According to the Pew Research Center, one-fifth of young adults aged 25-34 live in multigenerational households. The bad economy is the main contributing factor, but the trend also reflects shifts in social norms.
In her book Slouching Toward Adulthood, Koslow explores these changes and presents her research and interviews on the phase she calls "adultescence."
"When young people come back," she tells NPR's Jennifer Ludden, "there's a tendency for parents to treat them the way that they treated them when they were teenagers instead of establishing new boundaries, and it's not a pretty picture."
Koslow talks with Ludden about how to make the best of living with adult children.

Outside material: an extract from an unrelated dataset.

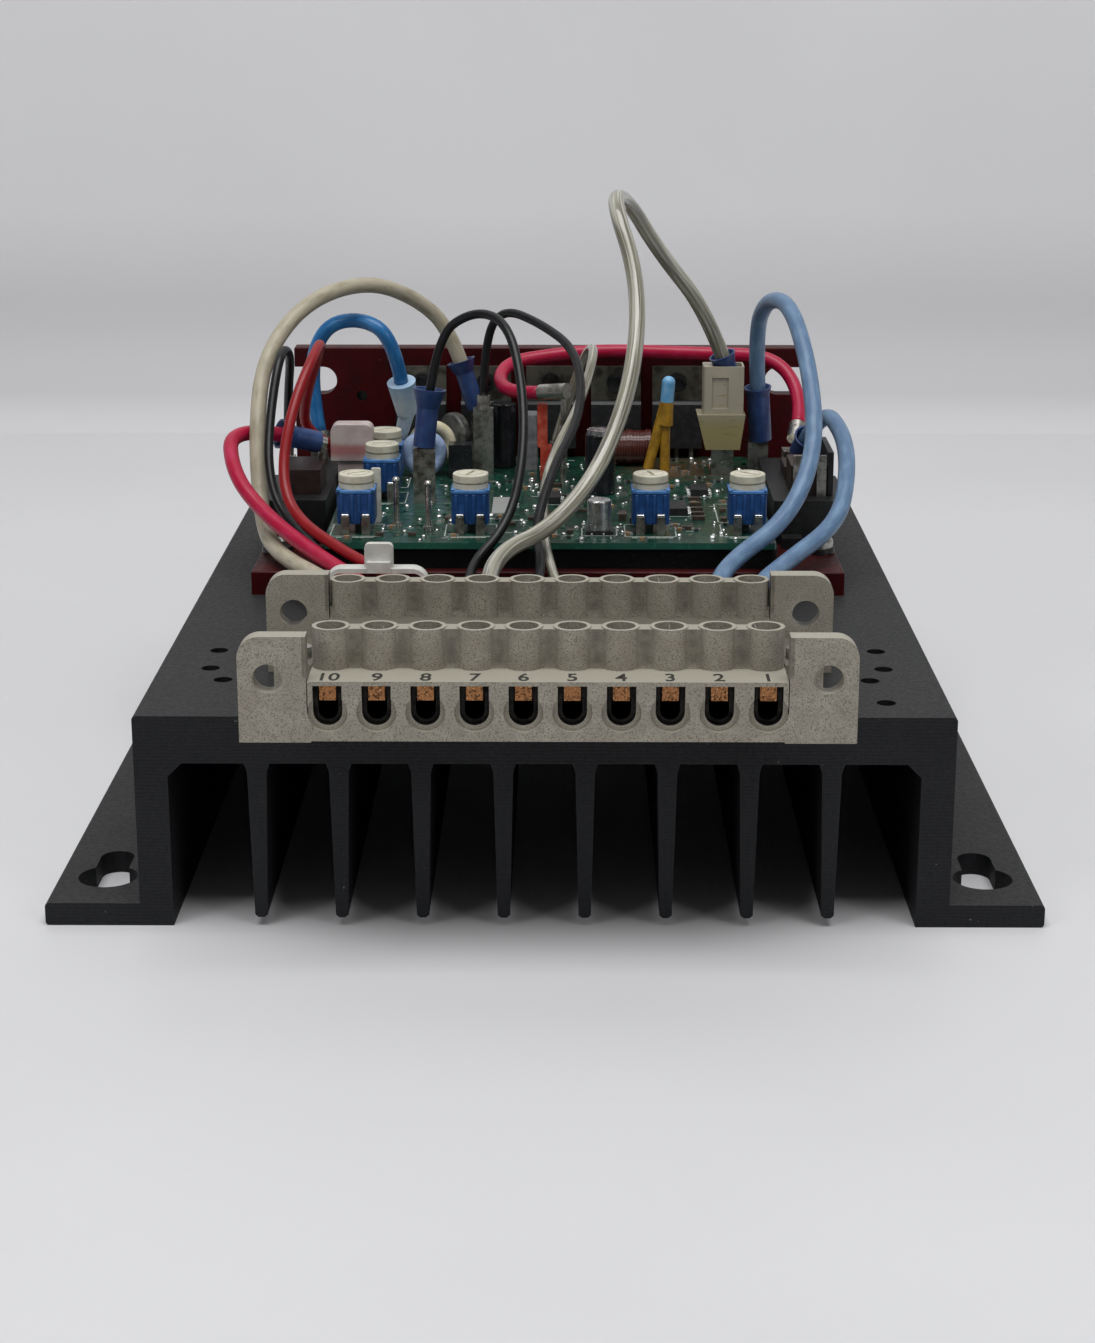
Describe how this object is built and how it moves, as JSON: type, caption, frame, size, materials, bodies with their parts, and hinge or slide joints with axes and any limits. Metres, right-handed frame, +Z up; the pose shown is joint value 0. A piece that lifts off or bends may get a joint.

On adjusting expectations in the 'not-so-empty nest'
"Many people find it very hard because some mothers kick right back into mothering mode and really kick it up a notch in their worrying about ... their daughter's driving late at night. And they're frustrated if their kids don't, you know, if they're coming home for dinner. Can they plan a family dinner? Some parents think of this as ... a really cozy stroll down Sesame Street. And the kids really don't want to be with them, and so the parents are disappointed."
On laying down financial boundaries
"Sometimes, parents disagree about how much help they should offer. And sometimes, financially, it's rough because ... the parents are dipping into their future retirement resources to help kids go back to college or to ... give them, let's say, a car.
"... I think these are very personal decisions. Sometimes, it's just between the parents. And sometimes, it's the parents and a financial adviser, who have to be very frank with them and say, you cannot ... pay for law school if you're going to retire in a few years. Many people in the country have lost their jobs or they've seen the portfolio seriously compromised. And as loving parents, they want to be generous, but they may have to suggest the kids take out loans. And it's very complicated."
On the causes of the trend
"I'm not necessarily blaming anybody. But if there's blame ... much of it can squarely sit on the shoulders of people like me and other baby-boomer parents who try to create lives for their children that offer their kids only the best, and sent the message that only the best would be acceptable.
"And these kids slammed into an economy where many, many people are unemployed. Many people are carrying enormous amounts of student debt. The new entry-level job is very often the unpaid internship. ... It's really a difficult picture. But parents have really helped their kids into believing that they were perfect little snowflakes who would be able to wait for the right thing to come along. And some of the young people are waiting and waiting and waiting. And in the meantime, time is not standing still, and opportunities are passing them by."